Auriolus Art

Poetry and thoughts regarding “Time” I have jotted down along during my wanderings.

 Epilogue: Forty years after I left my cave in N. California, I returned. I wanted to revisit the events that started me on my life’s journey 'round the world and refresh my mind concerning the revelations that sparked my quest for adventure. It was a great experience, and I left more determined than ever to treasure what remains of my days (or moments) on earth.

Photos from the trip: The cave - 40 years later.

My intended profession was International Law. However, after two years of study, I was swept up in the anti-war, peace movement, and dropped out to become a hippie who practiced Zen and did all the proper things hippies did in those days (yes, I inhaled).

I was not at Woodstock as I had dropped so far out I was not aware it was happening until the movie came out. I was living in a cave in Northern California seeking the meaning of life –mine at least. I was very spiritual, or so I thought. Enlightened was the proper term in those days, and for some who are still inhaling, I suppose it still is.

One night (June 17, 1972) I was sitting outside my little cave 100 feet above the crashing waves of the coast near Santa Barbara. It was awe-inspiring. To get to the cave one had to pass through a Eucalyptus forest, which is now the largest Monarch butterfly preserve in North America. Few knew in those days. There were white egrets, deer, mountains, and every imaginable beauty surrounding the site. I had spent the day on the beach meditating, as was my habit. I was unusually uneasy as I stared into the stars that evening. I then received the revelation I had so patiently and perseveringly sought.

In short, I realized while I was staring at Eternity, Eternity was staring back at me. The truth is, I had no clue what Eternity is and realized that night, anyone who says he or she does is lying – either to others or to oneself. On the one hand, I was disappointed, even a bit fearful, but on the other, relieved that I no longer had to “figure it all out.”

Three nights later (June 20, 1972, at approximately 10 PM), I received a second revelation. The second was even clearer than the first and changed my way of looking at life for the next 50 years and counting. It was about “Time.” While I realized I could never truly fathom Eternity, “Time” became very simple to comprehend. The one thing I realized above all else is that it runs out. It is the opposite of Eternity. It is finite. There is only so much of it, and when yours is gone, it is forever gone.
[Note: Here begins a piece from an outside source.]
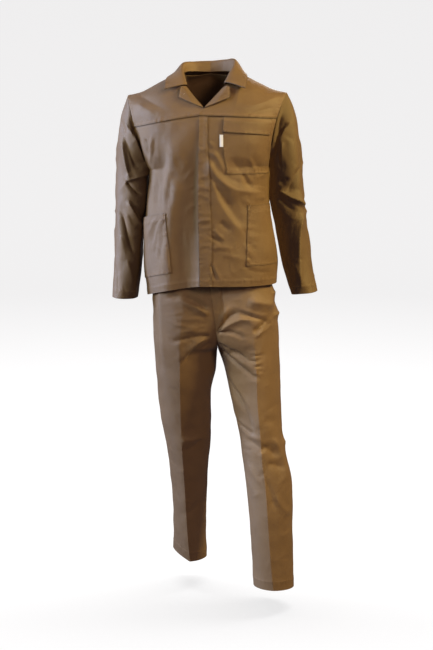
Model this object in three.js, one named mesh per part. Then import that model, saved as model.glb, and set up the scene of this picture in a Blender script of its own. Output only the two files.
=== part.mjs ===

Therefore, I realized the only logical thing to do was to preserve and care for my time to the best of my ability and decided from that moment; I would live my life by moments and treasure each one—extracting from it everything I could. The poet Cesar Pavese put it this way, “We do not remember days, we remember the moments”.

That night I designed two pieces of jewelry, which design I executed many years later—“Eternity” and Time No More.” (See Gallery III)
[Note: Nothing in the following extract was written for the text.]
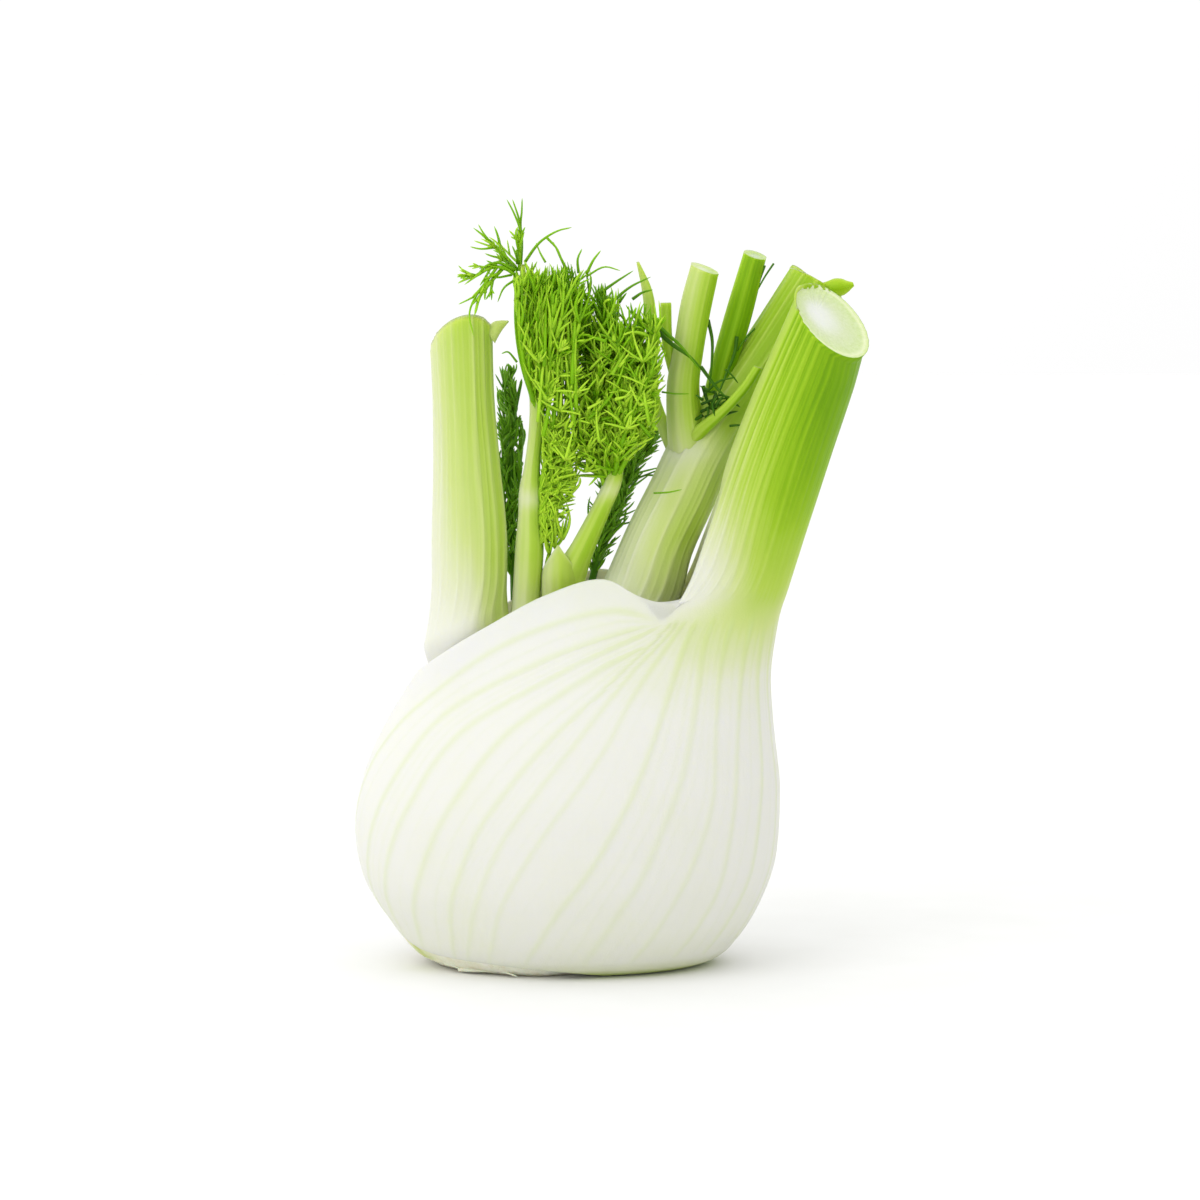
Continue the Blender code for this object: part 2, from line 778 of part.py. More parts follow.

I left my cave in the next days and ended up a “Wanderer” by profession, seeking to squeeze everything I could from the world in which I lived – which I soon realized was pretty big (or small depending on how you look at it.) I traveled to more than 100 countries, picked up a doctorate along the way, started humanitarian organizations, and passed through five wars and numerous epidemics and natural disasters. I met Mother Teresa in India, where I taught briefly at a University, befriended several Prime Ministers and Presidents, and worked for two of them for a while. I encountered all manner of other fascinating individuals, some famous and others were obscure but no less important to me as I learned life’s greatest lessons from those about which you will never hear.
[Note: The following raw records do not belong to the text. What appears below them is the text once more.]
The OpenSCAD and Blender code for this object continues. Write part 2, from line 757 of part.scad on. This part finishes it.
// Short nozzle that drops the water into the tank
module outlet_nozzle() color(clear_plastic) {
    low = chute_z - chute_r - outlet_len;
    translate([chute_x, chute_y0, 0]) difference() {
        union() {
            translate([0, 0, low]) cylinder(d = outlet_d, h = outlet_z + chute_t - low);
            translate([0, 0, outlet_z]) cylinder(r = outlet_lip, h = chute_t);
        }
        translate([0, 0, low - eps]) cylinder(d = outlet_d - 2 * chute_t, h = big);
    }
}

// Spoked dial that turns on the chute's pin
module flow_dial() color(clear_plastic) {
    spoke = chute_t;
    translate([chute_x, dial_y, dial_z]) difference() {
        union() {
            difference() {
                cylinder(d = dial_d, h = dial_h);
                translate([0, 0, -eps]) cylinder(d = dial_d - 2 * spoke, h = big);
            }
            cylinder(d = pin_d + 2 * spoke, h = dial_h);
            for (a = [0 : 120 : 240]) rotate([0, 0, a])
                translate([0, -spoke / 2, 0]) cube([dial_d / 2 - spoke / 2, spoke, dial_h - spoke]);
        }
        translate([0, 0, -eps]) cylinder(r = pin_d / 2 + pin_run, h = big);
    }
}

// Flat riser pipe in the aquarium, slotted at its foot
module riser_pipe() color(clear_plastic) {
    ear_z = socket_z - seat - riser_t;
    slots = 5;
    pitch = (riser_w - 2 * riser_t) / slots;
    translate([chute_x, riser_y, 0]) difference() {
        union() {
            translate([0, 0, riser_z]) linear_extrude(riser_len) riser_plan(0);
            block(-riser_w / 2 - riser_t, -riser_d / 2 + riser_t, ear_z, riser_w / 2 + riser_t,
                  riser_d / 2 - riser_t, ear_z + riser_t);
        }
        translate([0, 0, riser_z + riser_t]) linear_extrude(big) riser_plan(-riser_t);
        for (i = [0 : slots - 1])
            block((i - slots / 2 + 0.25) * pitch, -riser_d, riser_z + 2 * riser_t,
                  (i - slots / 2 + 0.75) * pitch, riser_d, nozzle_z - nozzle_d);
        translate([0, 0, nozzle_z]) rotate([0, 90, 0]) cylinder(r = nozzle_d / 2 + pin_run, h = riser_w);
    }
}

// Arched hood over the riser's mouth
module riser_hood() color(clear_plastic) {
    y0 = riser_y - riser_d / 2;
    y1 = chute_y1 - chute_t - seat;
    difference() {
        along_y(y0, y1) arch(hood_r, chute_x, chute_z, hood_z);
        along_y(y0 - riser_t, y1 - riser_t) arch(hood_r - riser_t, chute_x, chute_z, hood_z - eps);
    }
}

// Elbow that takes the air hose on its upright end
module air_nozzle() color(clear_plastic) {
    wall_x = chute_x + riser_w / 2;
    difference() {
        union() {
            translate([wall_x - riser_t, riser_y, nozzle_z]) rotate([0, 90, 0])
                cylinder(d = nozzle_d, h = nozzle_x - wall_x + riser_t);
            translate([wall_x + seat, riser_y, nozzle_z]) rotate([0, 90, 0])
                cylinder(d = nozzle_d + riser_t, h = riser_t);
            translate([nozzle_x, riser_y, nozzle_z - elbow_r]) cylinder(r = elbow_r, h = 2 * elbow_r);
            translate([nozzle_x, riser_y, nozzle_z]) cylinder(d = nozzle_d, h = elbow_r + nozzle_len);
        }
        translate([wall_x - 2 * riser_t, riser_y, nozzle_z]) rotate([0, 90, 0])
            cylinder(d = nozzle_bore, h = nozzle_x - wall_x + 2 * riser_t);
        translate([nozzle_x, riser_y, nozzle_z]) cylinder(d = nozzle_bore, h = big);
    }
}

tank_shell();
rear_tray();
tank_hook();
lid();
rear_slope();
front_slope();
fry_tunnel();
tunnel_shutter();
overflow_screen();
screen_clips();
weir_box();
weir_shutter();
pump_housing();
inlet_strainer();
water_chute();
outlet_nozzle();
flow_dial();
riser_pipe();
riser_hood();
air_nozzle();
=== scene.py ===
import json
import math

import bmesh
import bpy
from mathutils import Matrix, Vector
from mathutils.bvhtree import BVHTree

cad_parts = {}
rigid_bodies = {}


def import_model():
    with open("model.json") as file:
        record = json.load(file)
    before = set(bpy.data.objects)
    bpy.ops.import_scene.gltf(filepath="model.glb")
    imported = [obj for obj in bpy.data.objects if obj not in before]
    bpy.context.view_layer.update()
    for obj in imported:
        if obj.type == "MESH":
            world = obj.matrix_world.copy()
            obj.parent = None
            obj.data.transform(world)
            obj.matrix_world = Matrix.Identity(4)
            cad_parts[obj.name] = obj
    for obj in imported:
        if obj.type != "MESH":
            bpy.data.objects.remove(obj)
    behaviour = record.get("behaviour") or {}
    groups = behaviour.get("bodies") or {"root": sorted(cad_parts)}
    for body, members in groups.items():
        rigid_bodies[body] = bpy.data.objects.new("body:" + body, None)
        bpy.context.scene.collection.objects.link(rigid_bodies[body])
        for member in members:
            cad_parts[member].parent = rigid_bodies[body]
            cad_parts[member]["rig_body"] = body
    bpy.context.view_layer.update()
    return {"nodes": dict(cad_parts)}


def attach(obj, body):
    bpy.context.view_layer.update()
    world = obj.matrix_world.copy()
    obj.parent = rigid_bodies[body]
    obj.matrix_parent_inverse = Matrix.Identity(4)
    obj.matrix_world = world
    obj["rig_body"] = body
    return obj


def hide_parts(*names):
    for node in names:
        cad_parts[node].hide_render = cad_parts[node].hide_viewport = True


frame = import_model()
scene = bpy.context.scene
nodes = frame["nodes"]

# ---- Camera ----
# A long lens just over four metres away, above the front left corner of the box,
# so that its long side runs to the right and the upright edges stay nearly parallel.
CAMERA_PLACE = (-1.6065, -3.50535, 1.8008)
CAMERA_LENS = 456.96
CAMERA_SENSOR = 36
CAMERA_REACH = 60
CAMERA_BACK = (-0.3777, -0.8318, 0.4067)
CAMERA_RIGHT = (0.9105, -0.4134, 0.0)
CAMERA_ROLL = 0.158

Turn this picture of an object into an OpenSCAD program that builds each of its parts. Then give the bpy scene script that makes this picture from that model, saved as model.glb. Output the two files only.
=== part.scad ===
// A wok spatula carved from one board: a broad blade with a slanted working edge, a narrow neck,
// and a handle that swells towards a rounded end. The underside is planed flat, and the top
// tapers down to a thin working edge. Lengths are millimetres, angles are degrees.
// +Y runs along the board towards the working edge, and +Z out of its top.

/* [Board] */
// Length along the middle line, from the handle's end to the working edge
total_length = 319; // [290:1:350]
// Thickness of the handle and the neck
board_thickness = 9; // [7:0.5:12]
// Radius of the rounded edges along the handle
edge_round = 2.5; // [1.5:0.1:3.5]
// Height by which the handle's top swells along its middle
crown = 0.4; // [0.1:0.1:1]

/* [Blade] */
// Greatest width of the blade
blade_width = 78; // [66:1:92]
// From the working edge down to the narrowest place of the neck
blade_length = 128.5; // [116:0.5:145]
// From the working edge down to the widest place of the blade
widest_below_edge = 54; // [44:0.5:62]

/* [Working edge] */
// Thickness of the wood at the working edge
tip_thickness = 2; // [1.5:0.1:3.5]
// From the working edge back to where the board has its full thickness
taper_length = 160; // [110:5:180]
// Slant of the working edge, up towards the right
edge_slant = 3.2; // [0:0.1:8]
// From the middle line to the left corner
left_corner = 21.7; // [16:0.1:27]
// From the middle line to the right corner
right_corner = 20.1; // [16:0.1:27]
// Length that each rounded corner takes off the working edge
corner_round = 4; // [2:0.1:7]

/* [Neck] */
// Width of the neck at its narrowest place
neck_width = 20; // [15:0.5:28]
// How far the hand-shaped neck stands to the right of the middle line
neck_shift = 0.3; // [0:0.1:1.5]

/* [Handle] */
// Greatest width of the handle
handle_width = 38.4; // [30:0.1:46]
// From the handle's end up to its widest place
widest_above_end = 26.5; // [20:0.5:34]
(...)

All the while, I practiced and perfected the art of Jewelry Art and other forms of art, including what you see on this site (Gallery IV). An important subject of my art was, what else, “Time”. As I traveled the world, I picked up odds and ends—antiques mostly, that dealt with the subject and which could be incorporated into my art. I met an old man in Istanbul from whom I sometimes bought antique watch parts. He was well into his 80s and had been repairing antique watches his entire life. He had a little shop lined with hundreds of small drawers where he kept the treasures of time he used to repair old pocket watches. Istanbul, along with Switzerland and France, used to be a renowned city of watchmakers.

One day as I approached my friend and told him I needed a few things, he said, “If you want anything from me, better be today, as I am retiring this week.” Wow—my favorite supplier of “Time” gone? I looked around the shop at all the little drawers; each labeled meticulously. I thought for a moment, and then asked the old man, “How much for all of it?” He looked a bit startled and then with barely a blink gave me a price. I bought them all. Hence, I am the owner of tens of thousands of antique watch parts. With this “paint” in hand together with all the rest, I have collected in nooks and crannies around the world was born, “A Time Gallery”.

I am just now starting to employ my treasure trove in ways other than jewelry and hope you enjoy and perhaps are inspired to treasure your moments as never before.